Herr Rittmann: Wie ist denn die Situation in den beiden Ländern – auch in Bezug auf die Duale Ausbildung?

Äthiopien gehörte im letzten Jahrzehnt zu den am schnellsten wachsenden Volkswirtschaften weltweit. Gleichzeitig ist Äthiopien mit seinen geschätzt 130 Millionen Menschen das zweitbevölkerungsreichste Land Afrikas und extrem jung. Im Schnitt sind die Menschen dort 19,5 Jahre alt - in Deutschland 45,8 Jahre. Mosambik ist mit 33,9 Millionen. Einwohnern hingegen wesentlich kleiner aber ähnlich jung.
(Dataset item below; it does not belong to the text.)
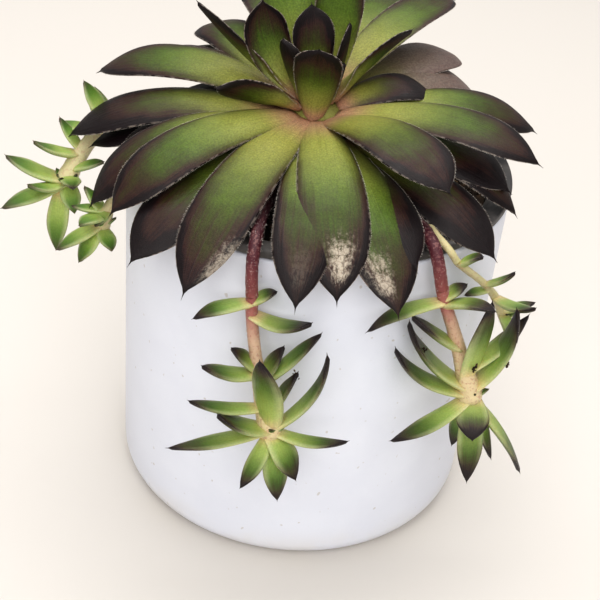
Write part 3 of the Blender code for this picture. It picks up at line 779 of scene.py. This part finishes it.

Ein dem unseren vergleichbares Duales Ausbildungssystem gibt es in beiden Ländern leider derzeit nicht. In Äthiopien ist es beispielsweise gesetzlich verankert, dass eine gewerbliche Ausbildung im Bau 70  Prozent Praxis- und 30 Prozent Theorieanteile beinhalten muss. Da aber zum einen die Bauunternehmen nicht in die Ausbildung eingebunden und zum anderen die staatlichen Ausbildungszentren unterfinanziert sind, kann eine effektive und effiziente  Duale Ausbildung im Bau nicht umgesetzt werden. Ende 2024 waren wir beispielsweise mit Bauunternehmern über eine Geschäftsanbahnung der AHK in Äthiopien, um uns auch über die Qualität der Ausbildung im äthiopischen Bausektor zu informieren. Alle kamen zu der Erkenntnis, dass zwischen beiden Staaten die Ergebnisse der Dualen Ausbildung differieren.

Herr Rittmann: Wie ging es dann weiter?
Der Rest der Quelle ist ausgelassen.